In feite bestaat het lang gedicht al, ik schreef dit, in het jaar 2000. ik schreef toen mijn ‘Genesis’. Het is dus geen droom meer. Echter ik weet dat dergelijke gedichten niet meer geschreven/gelezen worden, het heeft dus geen zin meer er nog aandacht aan te schenken, zeker nu niet, nu dit leven, hier op aarde, overschaduwd wordt door Covid 19. Dus ik laat de woorden van 2000 waar ze zijn en hoe ze er zijn.

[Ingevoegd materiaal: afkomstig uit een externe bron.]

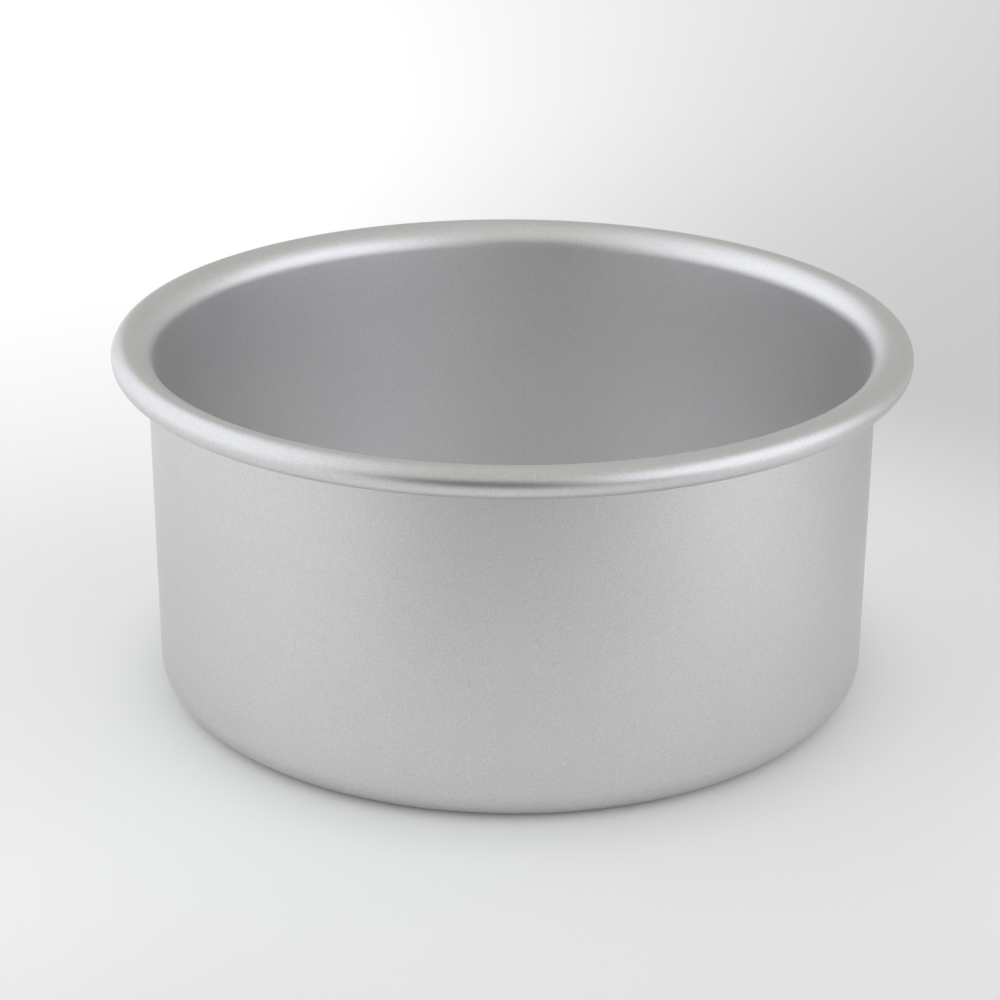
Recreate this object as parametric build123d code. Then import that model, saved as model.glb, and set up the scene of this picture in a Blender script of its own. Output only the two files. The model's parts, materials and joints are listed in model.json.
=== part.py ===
from build123d import *
import os

# Round cake tin, drawn in one piece from a disc of aluminium sheet: a flat base, a rounded
# base corner, a straight wall, a flare that turns the wall outwards, and a hollow curl that
# hides the sheet's cut edge under the rim. Nothing is welded, riveted or clipped on.
#
# Millimetres, +Z up. The origin is the middle of the base's underside, on the table.

# Driving sizes
inner_diameter = 152.4      # across the straight wall, inside
inner_depth = 76.2          # from the inside of the base up to the crest of the rim
sheet = 1.2                 # thickness of the metal everywhere
base_corner_radius = 5.0    # inside corner between base and wall, the nose of the drawing punch
curl_radius = 3.1           # outside of the rolled edge
curl_gap = 1.3              # air between the rolled edge and the wall beside it
curl_wrap = 250             # degrees that the edge is rolled, from the crest round to the cut

# Sizes that follow
inner_radius = inner_diameter / 2
overall_height = inner_depth + sheet
flare_radius = sheet + curl_gap + curl_radius

# Centres of the three bends, as (distance from the axis, height)
corner_centre = (inner_radius - base_corner_radius, sheet + base_corner_radius)
flare_centre = (inner_radius + flare_radius, overall_height - flare_radius)
curl_centre = (inner_radius + flare_radius, overall_height - curl_radius)


def skin(depth):
    """One skin of the sheet, from the axis out to the cut edge.

    depth is how far the skin lies behind the face that touches the cake: zero for that
    face itself, and the sheet's thickness for the outside. The bends stay concentric.
    """
    corner = CenterArc(corner_centre, base_corner_radius + depth, -90, 90)
    flare = CenterArc(flare_centre, flare_radius - depth, 180, -90)
    curl = CenterArc(curl_centre, curl_radius - depth, 90, -curl_wrap)
    base = Line((0, sheet - depth), corner @ 0)
    wall = Line(corner @ 1, flare @ 0)
    return [base, corner, wall, flare, curl]


def sheet_section():
    """The sheet cut through on one side of the axis, standing in the XZ plane."""
    cake_side = skin(0)
    outside = skin(sheet)
    cut_edge = Line(cake_side[-1] @ 1, outside[-1] @ 1)
    on_axis = Line(cake_side[0] @ 0, outside[0] @ 0)
    return Plane.XZ * make_face(cake_side + outside + [cut_edge, on_axis])


def drawn_tin():
    """The whole tin: the sheet's section turned once round the axis."""
    return revolve(sheet_section(), Axis.Z)


tin = drawn_tin()
tin.label = "tin_body"

os.makedirs("parts", exist_ok=True)
export_step(tin, "parts/tin_body.step")

rim_diameter = 2 * (curl_centre[0] + curl_radius)
print(f"tin_body: {rim_diameter:.1f} mm across the rim, {overall_height:.1f} mm high")
print(f"metal: {tin.volume / 1000:.1f} cm3")
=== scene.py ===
# %% [markdown]
# A round cake tin in satin aluminium
#
# This lesson dresses a cake tin, 6 inches across and 3 inches deep inside. The real tin is one
# piece of metal: a disc of aluminium sheet that a press draws into a cup, whose edge is then
# turned outwards and rolled under into a hollow curl. After that it is etched and anodised,
# which leaves the whole surface, inside and out, with one soft grey sheen.
#
# So there is a single piece to model and a single finish to get right. With so little to look
# at, the tin stands or falls by its rim, by the grain of the metal, and by the light.

# %% Load the tin that the workshop drew
import json
import math

import bmesh
import bpy
from mathutils import Euler, Matrix, Vector


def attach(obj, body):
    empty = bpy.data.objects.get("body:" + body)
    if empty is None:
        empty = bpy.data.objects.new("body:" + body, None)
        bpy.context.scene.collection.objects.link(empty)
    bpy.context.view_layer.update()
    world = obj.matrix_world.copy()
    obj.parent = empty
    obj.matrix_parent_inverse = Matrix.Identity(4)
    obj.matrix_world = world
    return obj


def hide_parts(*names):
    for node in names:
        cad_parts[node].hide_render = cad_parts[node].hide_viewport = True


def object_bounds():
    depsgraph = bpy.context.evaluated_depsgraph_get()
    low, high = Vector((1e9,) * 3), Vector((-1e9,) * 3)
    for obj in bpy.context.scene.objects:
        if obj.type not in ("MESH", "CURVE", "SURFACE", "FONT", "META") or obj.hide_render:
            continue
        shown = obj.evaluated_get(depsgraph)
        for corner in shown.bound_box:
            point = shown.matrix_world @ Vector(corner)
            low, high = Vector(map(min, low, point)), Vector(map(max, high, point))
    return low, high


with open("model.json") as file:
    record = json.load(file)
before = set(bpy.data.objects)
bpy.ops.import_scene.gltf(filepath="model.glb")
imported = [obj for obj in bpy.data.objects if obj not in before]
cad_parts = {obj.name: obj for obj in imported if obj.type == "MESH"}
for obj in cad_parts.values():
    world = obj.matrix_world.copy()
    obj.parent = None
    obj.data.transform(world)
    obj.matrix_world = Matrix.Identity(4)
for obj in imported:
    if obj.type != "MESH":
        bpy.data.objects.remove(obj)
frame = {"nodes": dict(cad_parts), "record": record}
cad_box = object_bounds()
print("solids in the frame:", sorted(frame["nodes"]))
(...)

Mijn opdracht nu - aan mezelf - is, Covid 19 niet binnen te laten in mijn geschriften, ik wil niet dat ook deze er door besmet zouden worden. Ik zal dus mijn oude, vertrouwde wereld niet verlaten, ik zal me houden in het licht van vroegere dagen en de schaduw van de virus, achter mij laten alsof die er niet zou zijn. Ik wil aldus niet geheim gaan doen over de roerselen van voorheen.
De droefheid die me, enkele dagen terug, overviel heeft zich ondertussen min of meer opgelost, maar de echo ervan is nog latent, er is nog de schemer van een wolkje aanwezig. Er zijn nog dergelijke momenten in mijn leven geweest. Ik denk dat het een soort van wanhoopgevoelens zijn die ons nu en dan overmeesteren. Gewoonlijk wordt dit nergens vermeld, alleen in een dagboek en deze blogs zijn mijn dagboeken geworden. Tussen haakjes, ooit las ik dat droefheid in de middeleeuwen, een zonde was, wellicht nog vandaag.
Maar, al laat ik ‘Genesis’ in de schuif, ik word toch telkens getroffen door bepaalde vergaande documentaires ons aangeboden op het scherm. Want er kan een belangrijk besluit uit afgeleid worden, niet zo zeer wat de opnames zelf betreffen, deze zijn van een uitzonderlijke kwaliteit, maar het sensationele schuilt in de vaststelling hoe planten en dieren zich ontwikkeld moeten hebben om te zijn wat ze zijn en vooral hoe ze er zijn.
Dit is niet in één oogwenk tot stand gekomen, de evolutie die ze hebben gekend is er een van zeer lange duur. Geen vraag wat er eerst was: kip of ei, eikel of eik; hier is niet gezegd zo moet het en zo is het, neen, het fenomenale is dat het bij elke plant en elk dier geleidelijk is gekomen, dat het, het werk is van miljoenen, misschien miljarden jaren, én dat het wellicht geen evolutie is geweest van elk dier of elke plant afzonderlijk, uitgaande van elk dier of elke plant maar, dat er van buiten uit - zegge vanuit de Kosmos - een globale beweging moet geweest zijn, een onzichtbare kracht, een wil zelfs, die inwerkte op alle levende wezens op aarde, de mens met grote zekerheid incluis.
Ik geloof niet dat deze kracht is stil gevallen of kan stil vallen, maar het effect ervan is zo minimaal dat het onzichtbaar is. Ik denk dus dat die blijvende aanpassing aan de levensomstandigheden, want dit is het, doorloopt, dat er nimmer een einde zal aan komen. En dan vooral wat de mens aangaat, is het niet in zijn materiële vorm, het zal zijn in zijn geest het belangrijkste center van de mens.
Maar ik had het over die kracht die heerst over het leven. Ze is er duidelijk aanwezig en ze werkt in een zelfde richting in alles en nog wat, ze duwt alles vooruit naar een steeds maar groeiende complexiteit. Ze heerst over de aarde, ze heerst over de kosmos, ze is het kloppend hart ervan.
Het heeft geen zin meer dat te ontkennen, niet de minste zin, we worden er te diep mee geconfronteerd. We zitten vast in de greep van de evolutieve krachten van de Kosmos. We worden door de Kosmos geschapen !!!
De vraag is nu, wie is die Kosmos, wat is dit Universum?